Arévalo has said he will request Attorney General Porras resign, but the president does not have the power to force an attorney general out of office. Efforts to strip Arévalo’s immunity from prosecution and potentially oust him will likely continue.
The incoming administration has also already faced critiques for some of the cabinet picks Arévalo revealed on January 8. Half of the 14 ministers are women, but only one is Indigenous, even though more than 40 percent of the population is Indigenous and there are many longstanding struggles with the state over lands, extractive projects, inequality and marginalization. Leaders at the protest encampment lamented the exclusion and urged the incoming government to consider Indigenous voices, demands and personnel in its first 100 days in office.

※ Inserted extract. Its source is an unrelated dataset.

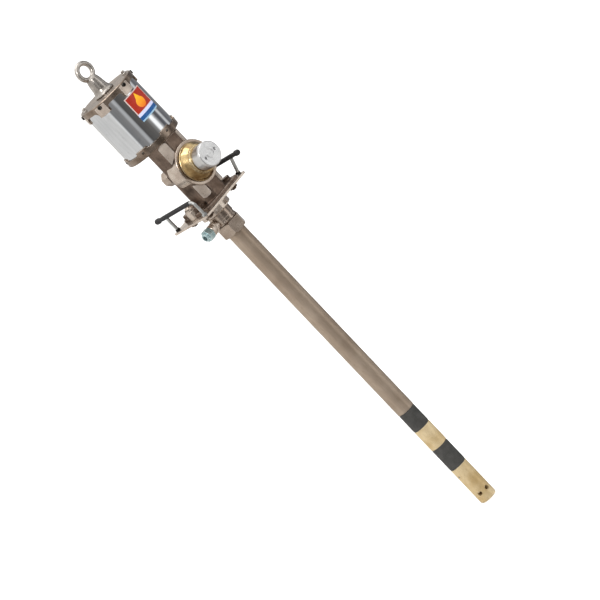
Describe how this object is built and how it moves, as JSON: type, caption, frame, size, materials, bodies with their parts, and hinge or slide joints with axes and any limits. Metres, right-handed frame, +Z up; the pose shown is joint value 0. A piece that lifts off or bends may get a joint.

Arévalo’s administration will contend with high expectations from voters who elected him and from everyone who hit the streets to defend democracy along the embattled road to his inauguration. The situation did not calm down in the immediate lead-up to the transfer of power. Arrest warrants were issued on January 11 for four of the five principal magistrates of the electoral tribunal, though they had all fled the country after their immunity from prosecution was stripped in late 2023. Also on January 11, former Minister of the Interior Napoleón Barrientos was arrested, accused by prosecutors of disobeying a court order back in October 2023 to clear highway and road blockades. Barrientos, who resigned in late October, stated the measures taken prioritized avoiding violence and respected the right to life.
In the meantime, the Indigenous-led protest encampment outside the public prosecutors’ office will not pack up until the day after Arévalo takes office, in case there is a last-minute attempt to prevent that from happening. Nothing is over until it is over, said Carrera: “The risk that Arévalo might not take office is still present until January 14.”